- [Problem details]
Repeat every record below exactly as it appears.

Object modeling scripts
— START —

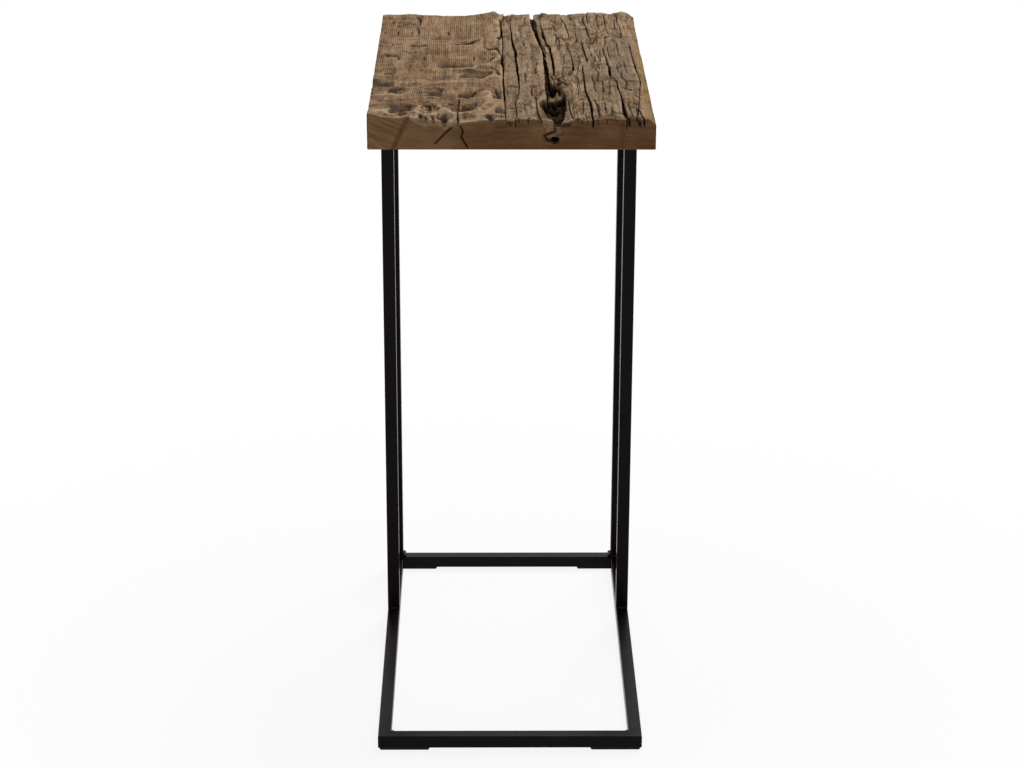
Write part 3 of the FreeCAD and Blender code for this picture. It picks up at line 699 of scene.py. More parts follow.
def top_surface(x, y, strip, part):
    """Height of the weathered top above the slab's base, with its crack and grey shares."""
    nearness = 1 - (y - slab_front) / slab_depth
    calm = 1 - 0.75 * ease(y, *calm_back)
    scoop, grey = scoop_field(x, y)
    check, open_share = check_field(x, y)
    level = board_thickness + strip_rise[strip] - scoop - check
    level += spot_field(swells, x, y)
    level += back_lift * np.exp(-((y - slab_back) / back_lift_reach) ** 2)
    level += np.interp(x, *zip(*back_rises)) * np.exp(-((y - slab_back) / back_rise_reach) ** 2)
    if strip == 0:
        level += left_relief(x, y, nearness) + spot_field(left_swells, x, y)
        gap = pit_field(x, y) * 0.42
    else:
        relief, gap = block_relief(x, y, strip, part, calm)
        level += relief
    for side, (start, end, inner, outer, drop) in enumerate(shoulders):
        if strip == main_split_number + side:
            bank = ease((x - outer) / (inner - outer), 0, 1) * ease(y, start, end)
            level -= bank * (drop + 1.6 * drift(x / 3.5, y / 5, 790, 2))
    wane = ease(x, slab_right - wane_width, slab_right + wane_width * 0.4)
    level -= wane * wane_drop * (0.7 + 0.7 * nearness)
    level = np.minimum(level, slab_highest - slab_base - top_clearance)
    return level, np.maximum(open_share, gap), grey


def smoothed(values, reach, axis):
    """Running mean of a table over twice reach plus one rows or columns."""
    values = np.moveaxis(values, axis, 0)
    padded = np.concatenate([values[:1]] * (reach + 1) + [values] + [values[-1:]] * reach)
    total = np.cumsum(padded, 0)
    mean = (total[2 * reach + 1:] - total[:-2 * reach - 1]) / (2 * reach + 1)
    return np.moveaxis(mean, 0, axis)


def painted_shade_and_grey(x, y, level, grey):
    """From 0 on worn ridges and slopes that face the light, painted bright as highlight, to 1 in
    hollows and on walls that face the front, painted dark as shade together with grey weathering.
    """
    shallow = np.maximum(level, board_thickness - shaded_depth)
    wide = smoothed(smoothed(shallow, 5, 0), 12, 1)
    narrow = smoothed(smoothed(shallow, 1, 0), 3, 1)
    slope = np.gradient(shallow, axis=0) / np.gradient(y, axis=0)
    # Painted shade on slopes that face the front, painted light on slopes that face back
    front_facing_shade = ease(slope, 0.05, 0.8) - back_slope_weight * ease(-slope, 0.05, 0.8)
    # Painted shade in hollows, at a wide and a narrow reach
    hollow_shade = (wide - shallow) * wide_hollow_weight + (narrow - shallow) * narrow_hollow_weight
    strength = 1 - 0.4 * ease(x, *softer_right)
    dark = (hollow_shade + front_facing_shade * slope_weight) * strength + grey * grey_weight
    return np.clip(0.5 + dark + patch_shade_and_tone(x, y), 0, 1)


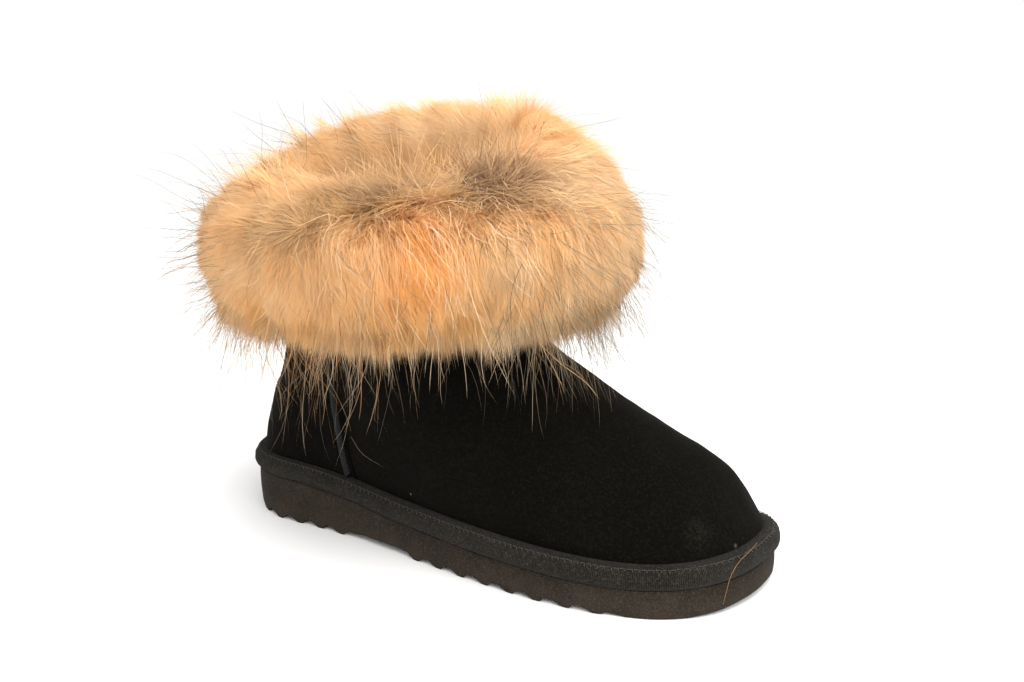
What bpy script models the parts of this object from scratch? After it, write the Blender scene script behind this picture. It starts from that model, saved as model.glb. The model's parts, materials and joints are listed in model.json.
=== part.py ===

— END —

- [Exercise result]
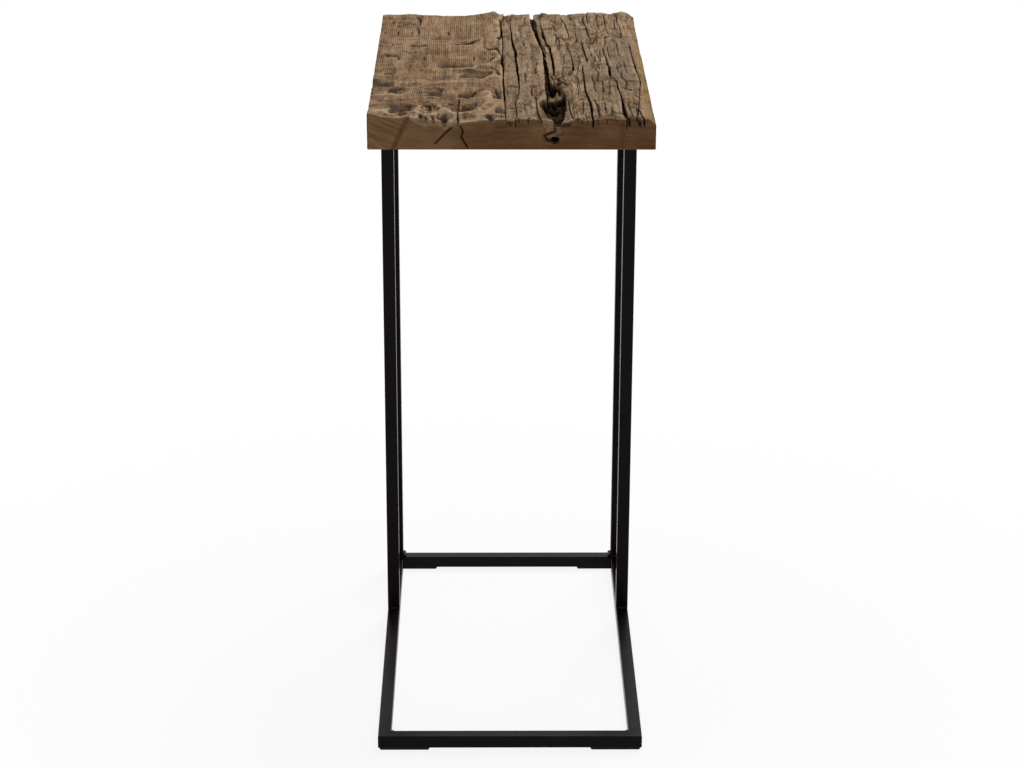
Write part 3 of the FreeCAD and Blender code for this picture. It picks up at line 699 of scene.py. More parts follow.
def top_surface(x, y, strip, part):
    """Height of the weathered top above the slab's base, with its crack and grey shares."""
    nearness = 1 - (y - slab_front) / slab_depth
    calm = 1 - 0.75 * ease(y, *calm_back)
    scoop, grey = scoop_field(x, y)
    check, open_share = check_field(x, y)
    level = board_thickness + strip_rise[strip] - scoop - check
    level += spot_field(swells, x, y)
    level += back_lift * np.exp(-((y - slab_back) / back_lift_reach) ** 2)
    level += np.interp(x, *zip(*back_rises)) * np.exp(-((y - slab_back) / back_rise_reach) ** 2)
    if strip == 0:
        level += left_relief(x, y, nearness) + spot_field(left_swells, x, y)
        gap = pit_field(x, y) * 0.42
    else:
        relief, gap = block_relief(x, y, strip, part, calm)
        level += relief
    for side, (start, end, inner, outer, drop) in enumerate(shoulders):
        if strip == main_split_number + side:
            bank = ease((x - outer) / (inner - outer), 0, 1) * ease(y, start, end)
            level -= bank * (drop + 1.6 * drift(x / 3.5, y / 5, 790, 2))
    wane = ease(x, slab_right - wane_width, slab_right + wane_width * 0.4)
    level -= wane * wane_drop * (0.7 + 0.7 * nearness)
    level = np.minimum(level, slab_highest - slab_base - top_clearance)
    return level, np.maximum(open_share, gap), grey


def smoothed(values, reach, axis):
    """Running mean of a table over twice reach plus one rows or columns."""
    values = np.moveaxis(values, axis, 0)
    padded = np.concatenate([values[:1]] * (reach + 1) + [values] + [values[-1:]] * reach)
    total = np.cumsum(padded, 0)
    mean = (total[2 * reach + 1:] - total[:-2 * reach - 1]) / (2 * reach + 1)
    return np.moveaxis(mean, 0, axis)


def painted_shade_and_grey(x, y, level, grey):
    """From 0 on worn ridges and slopes that face the light, painted bright as highlight, to 1 in
    hollows and on walls that face the front, painted dark as shade together with grey weathering.
    """
    shallow = np.maximum(level, board_thickness - shaded_depth)
    wide = smoothed(smoothed(shallow, 5, 0), 12, 1)
    narrow = smoothed(smoothed(shallow, 1, 0), 3, 1)
    slope = np.gradient(shallow, axis=0) / np.gradient(y, axis=0)
    # Painted shade on slopes that face the front, painted light on slopes that face back
    front_facing_shade = ease(slope, 0.05, 0.8) - back_slope_weight * ease(-slope, 0.05, 0.8)
    # Painted shade in hollows, at a wide and a narrow reach
    hollow_shade = (wide - shallow) * wide_hollow_weight + (narrow - shallow) * narrow_hollow_weight
    strength = 1 - 0.4 * ease(x, *softer_right)
    dark = (hollow_shade + front_facing_shade * slope_weight) * strength + grey * grey_weight
    return np.clip(0.5 + dark + patch_shade_and_tone(x, y), 0, 1)


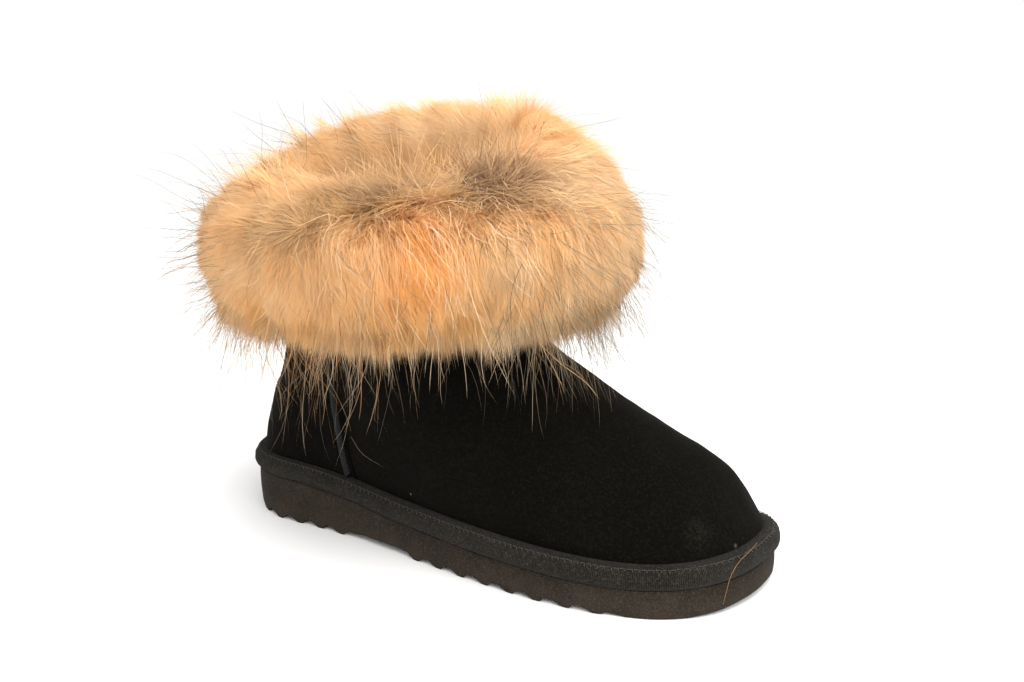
What bpy script models the parts of this object from scratch? After it, write the Blender scene script behind this picture. It starts from that model, saved as model.glb. The model's parts, materials and joints are listed in model.json.
=== part.py ===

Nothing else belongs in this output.